With every redevelopment project of older finer-grained neighbourhoods such as the BDD Chawls or MHADA layouts, where large footprint buildings will take up most of each plot of land and its natural cover, we reduce land’s absorptive potential. Credit: Reuters

With every redevelopment project of older finer-grained neighbourhoods such as the BDD Chawls or MHADA layouts, where large footprint buildings will take up most of each plot of land and its natural cover, we reduce land’s absorptive potential. Credit: Reuters

Our existing planning practices are based on the mindset that the exchange value of land must determine its use, and every other value must be subordinated to this singular aim. Consequently, land is reclaimed, its edges hardened, its boundaries guarded. To service this aim, projects like the BRIMSTOWAD are devised, slave to a mindset that assumes that all rainwater is unwanted, will run-off and must therefore be drained out of the city through a built network of pumps, pipes and passages.

Our cities are being built on the logic of land economics and hydraulics, instead life systems and hydrology.

And therefore let us ask: is it possible to develop a paradigm that conceives the city as a previous landscape, with a delicate relationship between its land and water, sustaining the various life processes that depend upon it?

Ecological planning and infrastructure

An ecological paradigm would consist of at least four approaches. The first approach is ecosystems integration. This would involve a careful documentation and re-zoning of undeveloped areas and their natural ecosystems and their conceptual and physical integration as city infrastructure for flood prevention. Lands in Mumbai that were kept aside as No Development Zones (NDZs) consist of plantation areas, groves, fields, wetlands, salt marshes, ponds and streams that provide this vital service. We must look at the ecological planning of these areas and an enhancement of their capacity to function as flood prevention systems.

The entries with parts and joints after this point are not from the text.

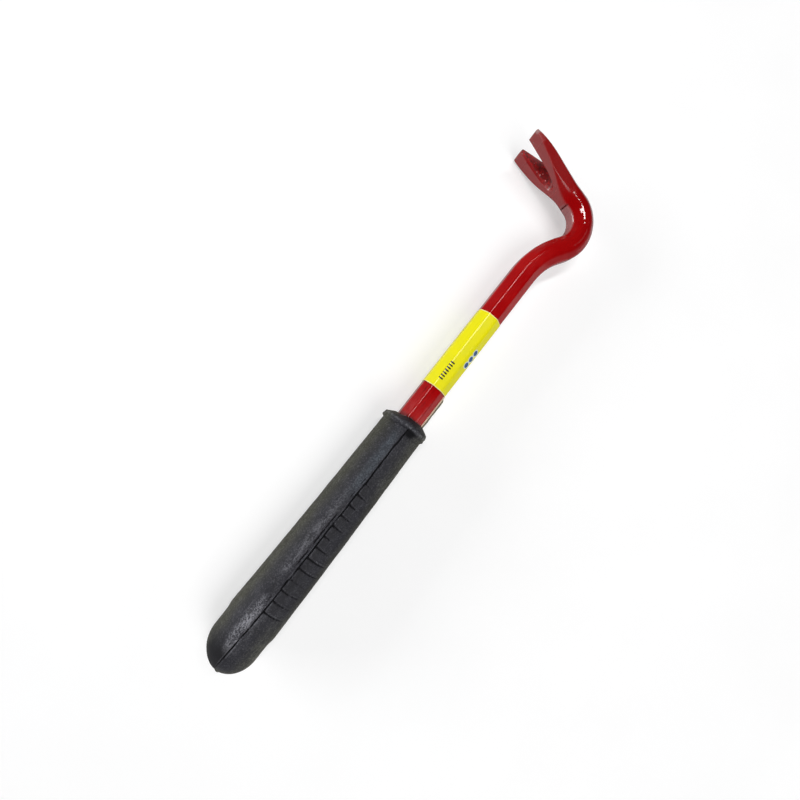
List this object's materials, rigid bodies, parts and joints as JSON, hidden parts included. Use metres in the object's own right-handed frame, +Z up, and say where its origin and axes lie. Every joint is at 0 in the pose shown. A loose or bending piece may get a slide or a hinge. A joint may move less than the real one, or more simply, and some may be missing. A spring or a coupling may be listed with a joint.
{
  "type": "nail puller",
  "caption": "Hand lever for pulling nails: an octagonal steel bar with a gooseneck and a flat V-notched claw, in a ribbed rubber grip, with a label wrapped round the shank.",
  "frame": {"origin": "under the middle of the bounding box, on the surface that the puller lies on", "axes": "+X along the shank from the butt to the claw, +Z up, square to the level plane of the bends, and the claw opens towards +Y"},
  "size_m": [0.3444, 0.0674, 0.0308],
  "materials": {
    "red_paint": "gloss",
    "black_rubber": "matte",
    "yellow_label": "gloss",
    "pale_paper": "matte"
  },
  "bodies": {
    "root": {"forged_bar": "red_paint", "rubber_grip": "black_rubber", "wrap_label": "yellow_label", "paper_sticker": "pale_paper"}
  },
  "joints": []
}
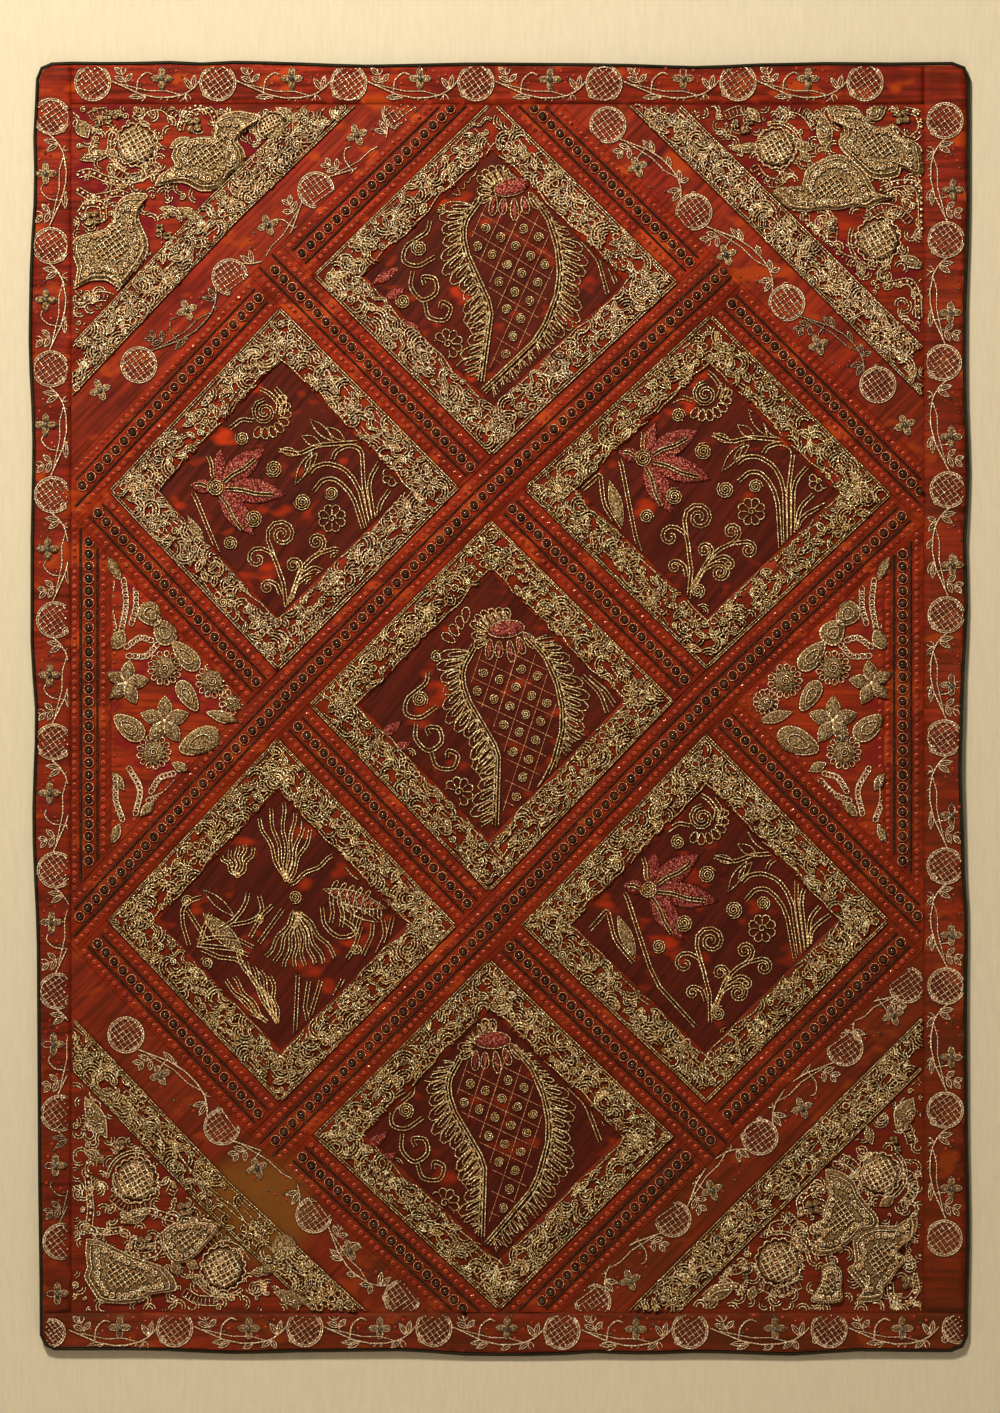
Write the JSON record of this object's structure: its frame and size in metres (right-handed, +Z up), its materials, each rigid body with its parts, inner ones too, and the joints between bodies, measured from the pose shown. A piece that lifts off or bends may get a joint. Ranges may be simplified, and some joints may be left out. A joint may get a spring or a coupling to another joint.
{
  "type": "embroidered patchwork wall hanging",
  "caption": "Rectangular silk patchwork hanging with a lattice of beaded ribbons, padded metal thread frames and panels, velvet corners and a piped edge.",
  "frame": {"origin": "middle of the top edge, at the back of the cloth", "axes": "+X to the right seen from the front, +Z up, the front faces -Y"},
  "size_m": [0.8477, 0.0124, 1.1661],
  "materials": {
    "backing_cloth": "dark green-black cotton backing",
    "piping_silk": "dark green-black silk piping",
    "border_silk": "shot orange-red silk, worn",
    "ribbon_silk": "red-orange silk",
    "panel_silk": "dark maroon silk with orange-red patches",
    "crimson_velvet": "crimson velvet",
    "gold_thread": "tarnished gold and silver-gilt thread",
    "glass_beads": "dark smoky glass beads"
  },
  "bodies": {
    "root": {"ground_cloth": "backing_cloth", "edge_piping": "piping_silk", "border_left": "border_silk", "border_right": "border_silk", "border_top": "border_silk", "border_bottom": "border_silk", "ribbon_rise_1_lower": "ribbon_silk", "ribbon_rise_1_upper": "ribbon_silk", "ribbon_rise_2": "ribbon_silk", "ribbon_rise_3": "ribbon_silk", "ribbon_rise_4_lower": "ribbon_silk", "ribbon_rise_4_upper": "ribbon_silk", "ribbon_fall_1_upper": "ribbon_silk", "ribbon_fall_1_lower": "ribbon_silk", "ribbon_fall_2_upper": "ribbon_silk", "ribbon_fall_2_middle": "ribbon_silk", "ribbon_fall_2_lower": "ribbon_silk", "ribbon_fall_3_upper": "ribbon_silk", "ribbon_fall_3_middle": "ribbon_silk", "ribbon_fall_3_lower": "ribbon_silk", "ribbon_fall_4_upper": "ribbon_silk", "ribbon_fall_4_lower": "ribbon_silk", "ribbon_upright_left": "ribbon_silk", "ribbon_upright_right": "ribbon_silk", "gold_frame_top": "gold_thread", "gold_frame_upper_left": "gold_thread", "gold_frame_upper_right": "gold_thread", "gold_frame_centre": "gold_thread", "gold_frame_lower_left": "gold_thread", "gold_frame_lower_right": "gold_thread", "gold_frame_bottom": "gold_thread", "motif_panel_top": "panel_silk", "motif_panel_upper_left": "panel_silk", "motif_panel_upper_right": "panel_silk", "motif_panel_centre": "panel_silk", "motif_panel_lower_left": "panel_silk", "motif_panel_lower_right": "panel_silk", "motif_panel_bottom": "panel_silk", "half_diamond_left": "crimson_velvet", "half_diamond_right": "crimson_velvet", "roundel_strip_top_left": "border_silk", "roundel_strip_top_right": "border_silk", "roundel_strip_bottom_left": "border_silk", "roundel_strip_bottom_right": "border_silk", "gold_band_top_left": "gold_thread", "gold_band_top_right": "gold_thread", "gold_band_bottom_left": "gold_thread", "gold_band_bottom_right": "gold_thread", "velvet_corner_top_left": "crimson_velvet", "velvet_corner_top_right": "crimson_velvet", "velvet_corner_bottom_left": "crimson_velvet", "velvet_corner_bottom_right": "crimson_velvet"}
  },
  "joints": []
}
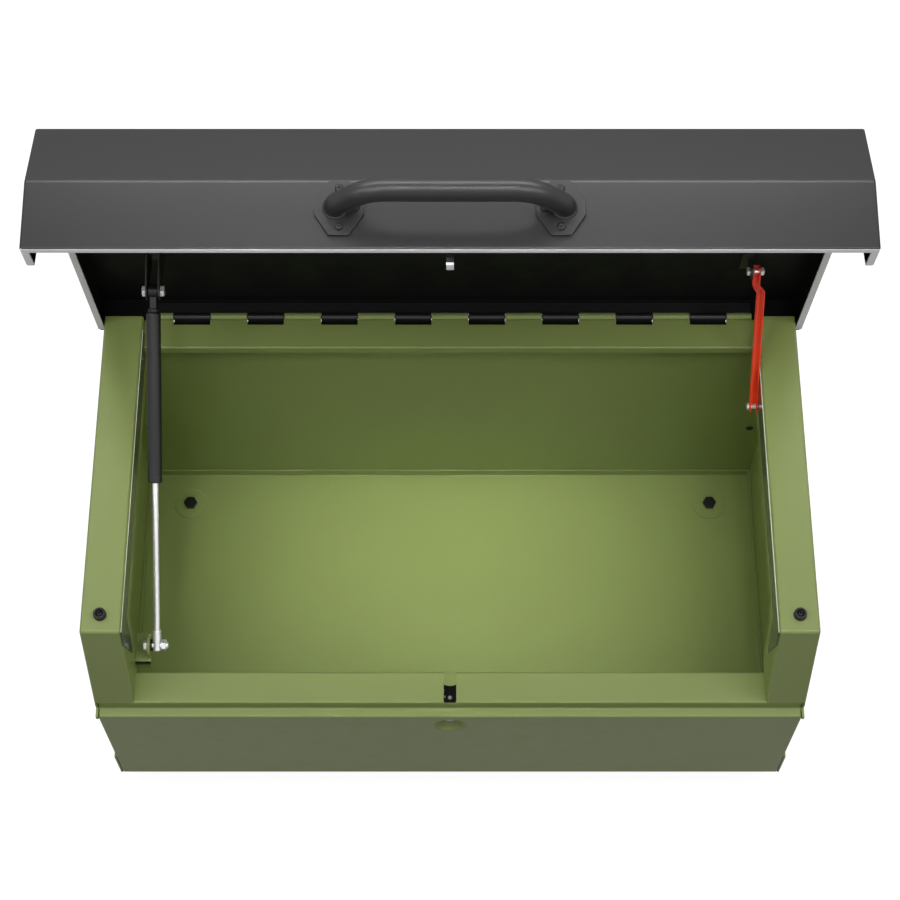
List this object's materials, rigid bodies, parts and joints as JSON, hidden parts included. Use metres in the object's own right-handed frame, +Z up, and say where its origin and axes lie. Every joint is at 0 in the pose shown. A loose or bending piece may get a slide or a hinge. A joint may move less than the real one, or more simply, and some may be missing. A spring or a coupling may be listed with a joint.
{
  "type": "jobsite storage box",
  "caption": "Steel jobsite storage box with a hinged overhanging lid held up by a gas strut, a slotted safety stay, a tube handle and a recessed key lock.",
  "frame": {"origin": "on the ground, below the middle of the open box's outline", "axes": "+X to the box's right seen from the front, +Y back towards the hinge, +Z up"},
  "size_m": [0.9232, 0.5316, 0.9953],
  "materials": {
    "green_paint": "satin powder coat, olive green",
    "black_paint": "satin powder coat, black",
    "black_steel": "black coated steel, low sheen",
    "zinc_steel": "bright zinc plate",
    "chrome_rod": "hard chrome, polished",
    "black_rubber": "matt moulded rubber",
    "red_paint": "gloss paint, red"
  },
  "bodies": {
    "box": {"front_panel": "green_paint", "front_rail": "green_paint", "left_side_panel": "green_paint", "right_side_panel": "green_paint", "left_base_skirt": "green_paint", "right_base_skirt": "green_paint", "left_arm": "green_paint", "right_arm": "green_paint", "left_edge_trim": "black_rubber", "right_edge_trim": "black_rubber", "rear_panel": "green_paint", "floor_tray": "green_paint", "floor_pads": "green_paint", "floor_bolts": "black_steel", "foot_nuts": "black_steel", "feet": "black_rubber", "bump_stops": "black_rubber", "bump_stop_screws": "black_steel", "hinge_rail": "green_paint", "body_hinge_leaf": "green_paint", "hinge_pin": "black_steel", "key_cup": "green_paint", "lock_case": "black_steel", "ejector_ball": "chrome_rod", "strut_lower_bracket": "green_paint", "strut_lower_bolt": "zinc_steel", "strut_lower_nut": "zinc_steel", "strut_spacer": "zinc_steel", "stay_slide_pin": "zinc_steel", "stay_slide_nut": "zinc_steel"},
    "lid": {"lid_shell": "black_paint", "lid_hinge_leaf": "black_paint", "handle_tube": "black_paint", "handle_plates": "black_paint", "handle_screws": "black_steel", "handle_nuts": "black_steel", "lid_catch": "black_paint", "strut_upper_bracket": "black_paint", "strut_upper_bolt_ends": "zinc_steel", "stay_upper_bracket": "black_paint", "stay_pivot_bolt": "zinc_steel", "stay_pivot_nut": "zinc_steel"},
    "strut_rod_body": {"strut_rod_end": "zinc_steel", "strut_rod": "chrome_rod", "strut_piston": "black_steel"},
    "strut_tube_body": {"strut_tube": "black_steel", "strut_gland": "black_steel", "strut_tube_eye": "zinc_steel"},
    "stay": {"safety_stay": "red_paint"},
    "lock_barrel_body": {"lock_barrel": "zinc_steel"},
    "lock_bolt_body": {"lock_bolt": "zinc_steel"}
  },
  "joints": [
    {"name": "lid_hinge", "type": "hinge", "parent": "box", "child": "lid", "pos_m": [0, 0.23756, 0.4472], "axis": [1, 0, 0], "range_deg": [0, 83.77]},
    {"name": "strut_swing", "type": "hinge", "parent": "box", "child": "strut_rod_body", "pos_m": [-0.372, -0.18504, 0.349], "axis": [1, 0, 0], "range_deg": [-19.49, 0]},
    {"name": "strut_slide", "type": "slide", "parent": "strut_rod_body", "child": "strut_tube_body", "axis": [0, 0.8345, 0.551], "range_m": [-0.17216, 0]},
    {"name": "stay_swing", "type": "hinge", "parent": "lid", "child": "stay", "pos_m": [0.3869, 0.23407, 0.56975], "axis": [1, 0, 0], "range_deg": [-41.91, 0]},
    {"name": "lock_barrel_turn", "type": "hinge", "parent": "box", "child": "lock_barrel_body", "pos_m": [0, -0.24584, 0.272], "axis": [0, 1, 0], "range_deg": [0, 90]},
    {"name": "lock_bolt_slide", "type": "slide", "parent": "box", "child": "lock_bolt_body", "axis": [1, 0, 0], "range_m": [0, 0.01402]}
  ],
  "couplings": [
    {"joint": "strut_swing", "follows": "lid_hinge", "ratio": -0.23244},
    {"joint": "strut_slide", "follows": "lid_hinge", "m_per_rad": -0.11762},
    {"joint": "stay_swing", "follows": "lid_hinge", "ratio": -0.5},
    {"joint": "lock_bolt_slide", "follows": "lock_barrel_turn", "m_per_rad": 0.0089131}
  ]
}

The second is ecological restoration, that seeks to allow ecosystems that have degraded over time to regenerate. Often it involves letting an area simply be, but sometimes artificial remediation may be needed. Many of Mumbai’s streams and rivers have lost their riparian vegetation due to edge concretisation and reclamation. Similarly, wetlands, ponds and lakes have been neglected. Wherever possible, these could be revived.

The third approach is settlement upgradation. Some of our communities most vulnerable to flooding live in self-built settlements, that continue to remain insecure and under-serviced. Neighbourhood level infrastructure and service upgradation in the form of waste management, sewage and stormwater drainage and water harvesting will help improve living conditions as well as reduce risks of flooding.

Finally, we need development controls and retrofitting of the existing formal builtscape to enable permeation. Water collection and harvesting, de-concretisation of existing water channels, replacing hard-paved areas with permeable surfaces – all of this will improve the capacity of urbanised land to absorb surface water. If carried out plot by plot and building by building, it will do much more to reduce urban flooding as compared to any drainage mega-project.

And along with all of these, we may also need to build drains, clean rivers and institute strategies for disaster management and mitigation. A secure urban future calls not just for big urban interventions, but concerted action across a range of scales and practices. Our cities can be made less flood-prone, provided we conserve and protect their fragile environmental resources, and resist the tendency to convert these into real estate. Our cities can be made more resilient, provided we understand and enrich them as socio-ecological systems and resist the tendency to think of them as a series of techno-managerial problems.

Hussain Indorewala and Shweta Wagh teach at Kamla Raheja Vidyanidhi Institute of Architecture and Environmental Studies, Mumbai and are members of the Collective for Spatial Alternatives.